From Ahmedabad, if you want to go by road, then many private and state buses can take you to the Gandhinagar district, from where, if you want, you can hike to the stepwell as it is just 20 minutes away from there.
Ahmedabad railway station is connected to all the major cities of India and the Gandhinagar Capital railway Station. You can take this option as well.
But no matter which mode of travel you choose, you cannot prepare yourself to take in the view and beauty of Adalaj Stepwell all at once.
Things You Should Check Out While Visiting The Stepwell
The Vav does hold a lot to see, but when you are visiting in a hurry you will not have the time to explore it all. In order to make your experience the best, we have listed out some things to do when you visit the stepwell.

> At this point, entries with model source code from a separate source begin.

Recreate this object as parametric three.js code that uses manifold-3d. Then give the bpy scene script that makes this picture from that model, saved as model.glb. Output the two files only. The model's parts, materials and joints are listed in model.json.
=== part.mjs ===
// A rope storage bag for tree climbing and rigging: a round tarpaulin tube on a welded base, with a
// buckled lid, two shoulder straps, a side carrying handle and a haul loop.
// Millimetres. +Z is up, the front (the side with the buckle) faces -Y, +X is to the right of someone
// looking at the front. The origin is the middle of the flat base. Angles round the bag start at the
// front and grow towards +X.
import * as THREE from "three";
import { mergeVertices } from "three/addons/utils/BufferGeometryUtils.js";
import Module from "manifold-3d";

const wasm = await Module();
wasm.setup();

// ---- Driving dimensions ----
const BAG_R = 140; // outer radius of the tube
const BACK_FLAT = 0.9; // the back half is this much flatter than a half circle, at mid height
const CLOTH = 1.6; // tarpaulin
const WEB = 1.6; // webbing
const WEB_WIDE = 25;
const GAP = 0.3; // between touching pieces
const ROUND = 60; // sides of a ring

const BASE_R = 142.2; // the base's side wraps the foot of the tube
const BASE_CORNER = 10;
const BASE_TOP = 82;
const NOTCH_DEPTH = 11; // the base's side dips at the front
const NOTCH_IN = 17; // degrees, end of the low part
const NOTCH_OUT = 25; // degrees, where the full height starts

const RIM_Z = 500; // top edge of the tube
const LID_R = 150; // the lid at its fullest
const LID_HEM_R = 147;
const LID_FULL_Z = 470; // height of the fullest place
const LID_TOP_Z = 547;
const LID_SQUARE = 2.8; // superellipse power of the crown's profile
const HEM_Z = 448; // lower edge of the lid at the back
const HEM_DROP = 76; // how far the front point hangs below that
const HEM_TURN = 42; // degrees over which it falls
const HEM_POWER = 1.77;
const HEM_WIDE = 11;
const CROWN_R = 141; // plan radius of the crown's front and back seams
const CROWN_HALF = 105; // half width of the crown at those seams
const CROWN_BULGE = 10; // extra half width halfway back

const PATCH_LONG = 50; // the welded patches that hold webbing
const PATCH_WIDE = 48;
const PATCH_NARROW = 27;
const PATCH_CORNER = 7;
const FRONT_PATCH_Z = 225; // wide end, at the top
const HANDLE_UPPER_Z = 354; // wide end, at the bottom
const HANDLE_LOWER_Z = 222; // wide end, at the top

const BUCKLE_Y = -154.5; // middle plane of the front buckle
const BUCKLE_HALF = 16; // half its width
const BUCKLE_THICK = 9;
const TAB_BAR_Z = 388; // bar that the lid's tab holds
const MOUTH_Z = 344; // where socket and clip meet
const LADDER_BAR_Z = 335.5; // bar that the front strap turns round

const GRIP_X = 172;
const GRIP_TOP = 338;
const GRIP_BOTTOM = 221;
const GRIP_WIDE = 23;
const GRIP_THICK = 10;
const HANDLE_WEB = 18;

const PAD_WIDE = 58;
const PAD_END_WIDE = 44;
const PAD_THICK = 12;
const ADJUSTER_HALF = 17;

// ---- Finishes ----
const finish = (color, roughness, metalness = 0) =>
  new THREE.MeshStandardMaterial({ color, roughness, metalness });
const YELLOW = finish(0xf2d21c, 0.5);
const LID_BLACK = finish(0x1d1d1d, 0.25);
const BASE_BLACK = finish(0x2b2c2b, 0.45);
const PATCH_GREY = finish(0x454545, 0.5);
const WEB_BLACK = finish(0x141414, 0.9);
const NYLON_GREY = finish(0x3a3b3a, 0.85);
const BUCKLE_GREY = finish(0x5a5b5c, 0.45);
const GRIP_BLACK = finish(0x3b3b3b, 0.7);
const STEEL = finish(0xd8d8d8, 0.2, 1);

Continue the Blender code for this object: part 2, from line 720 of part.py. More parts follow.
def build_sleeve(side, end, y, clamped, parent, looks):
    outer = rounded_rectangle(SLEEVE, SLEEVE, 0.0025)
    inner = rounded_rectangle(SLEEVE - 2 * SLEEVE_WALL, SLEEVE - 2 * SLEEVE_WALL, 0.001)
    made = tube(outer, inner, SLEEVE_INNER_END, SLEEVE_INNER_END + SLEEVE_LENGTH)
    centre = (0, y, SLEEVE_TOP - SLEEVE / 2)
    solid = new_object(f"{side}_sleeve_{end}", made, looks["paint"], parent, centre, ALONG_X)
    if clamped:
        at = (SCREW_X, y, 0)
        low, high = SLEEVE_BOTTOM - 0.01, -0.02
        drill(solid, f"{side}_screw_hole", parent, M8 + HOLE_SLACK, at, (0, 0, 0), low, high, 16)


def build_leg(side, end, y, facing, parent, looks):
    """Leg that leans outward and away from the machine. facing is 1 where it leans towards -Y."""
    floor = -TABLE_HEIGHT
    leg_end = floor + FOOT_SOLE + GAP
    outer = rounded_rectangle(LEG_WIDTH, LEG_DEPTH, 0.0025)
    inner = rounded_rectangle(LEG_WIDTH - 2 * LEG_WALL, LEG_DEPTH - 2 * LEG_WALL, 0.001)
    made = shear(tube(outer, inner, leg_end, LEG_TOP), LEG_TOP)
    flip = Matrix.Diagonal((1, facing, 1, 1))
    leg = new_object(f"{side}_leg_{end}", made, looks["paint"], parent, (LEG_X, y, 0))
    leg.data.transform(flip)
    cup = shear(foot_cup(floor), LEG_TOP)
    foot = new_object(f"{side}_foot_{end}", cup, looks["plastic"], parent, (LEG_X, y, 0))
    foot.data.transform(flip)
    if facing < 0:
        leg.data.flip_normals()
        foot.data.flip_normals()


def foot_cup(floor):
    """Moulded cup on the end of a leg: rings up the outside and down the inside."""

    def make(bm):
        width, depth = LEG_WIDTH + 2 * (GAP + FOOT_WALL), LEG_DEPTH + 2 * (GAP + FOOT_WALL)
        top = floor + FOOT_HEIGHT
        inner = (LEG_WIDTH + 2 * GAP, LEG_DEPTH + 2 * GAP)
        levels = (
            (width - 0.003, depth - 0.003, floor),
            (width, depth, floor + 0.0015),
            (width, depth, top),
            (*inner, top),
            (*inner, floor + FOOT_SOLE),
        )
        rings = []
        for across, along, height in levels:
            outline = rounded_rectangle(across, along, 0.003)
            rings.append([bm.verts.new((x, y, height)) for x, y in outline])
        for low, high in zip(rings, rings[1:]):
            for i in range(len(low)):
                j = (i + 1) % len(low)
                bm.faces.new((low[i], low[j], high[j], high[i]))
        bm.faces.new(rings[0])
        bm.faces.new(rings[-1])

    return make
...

The Vav has an underground story, which has slabs covered with serenading engravings, out of them, Ami Khumbor, a pot that contains the water of life, and Kalp Vriksha, a tree of life, have been carved from a single block of stone.
It is said that the temperature inside the stepwell is a lot cooler than the outside. If it is so then going down the steps and feeling it for yourself is a must-have experience.
Whether you are visiting the place to take a glimpse at what Rani Rudabai sacrificed her life for, or the astounding splendor of the construction etched on the walls of Adalaj Stepwell, whatever it might be, the place for sure will exceed your expectations, transcending you into the royal era with its artisanship and drawing you back with the coldness in its air whispering the folktales that it was built on.